Generalization to new domains: AV-CrossNet and CSFNet report strong cross-dataset transfer, but face-encoder and visual front-end mismatch remains a concern (Kalkhorani et al., 2024, Xue et al., 26 Sep 2025).
Noise/general acoustics modeling: Jointly estimating structured ambient noise as a source improves speech separation and enables downstream applications (e.g., acoustic scene detection) (Yemini et al., 1 Feb 2026, Yemini et al., 17 Sep 2025).
Unified speech enhancement & separation: Models such as UniVoiceLite address both speech enhancement and multi-speaker separation in a single lightweight, visual-guided WAE, showing that joint modeling is practical even in unsupervised settings (Park et al., 7 Dec 2025).
Integration with AVSR and downstream tasks: Recursive pipelines, disentanglement, and generative AV priors offer promising synergies with speech recognition, diarization, and acoustic event detection, as demonstrated by improvements in word error rate and scene classification (Xue et al., 26 Sep 2025, Yemini et al., 1 Feb 2026).

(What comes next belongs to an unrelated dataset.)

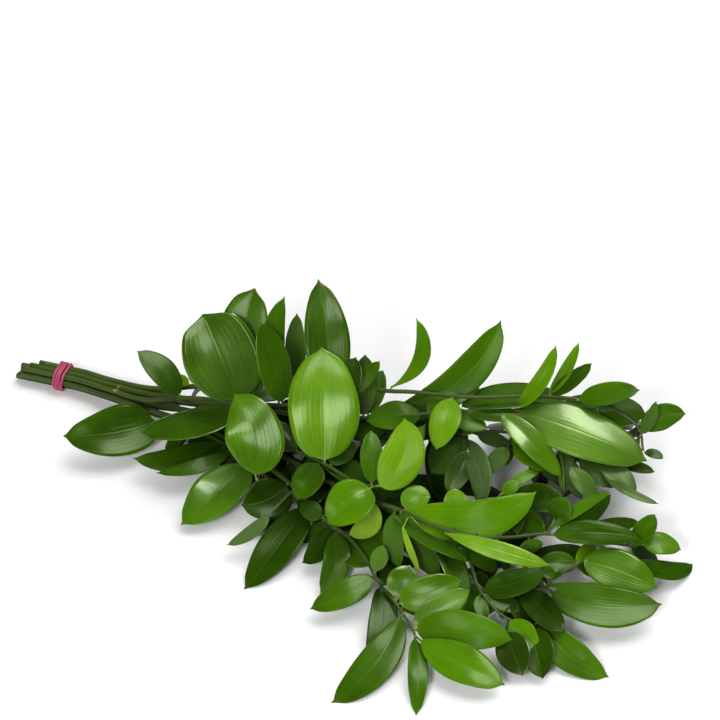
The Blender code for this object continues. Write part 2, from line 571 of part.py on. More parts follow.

In summary, audio-visual single-microphone speech separation leverages cross-modal cues and advanced deep learning/fusion architectures to robustly recover constituent signals far beyond what is achievable with audio alone. Ongoing research focuses on parameter efficiency, unsupervised learning, generative modeling, generalized source count, and greater robustness to visually degraded scenarios.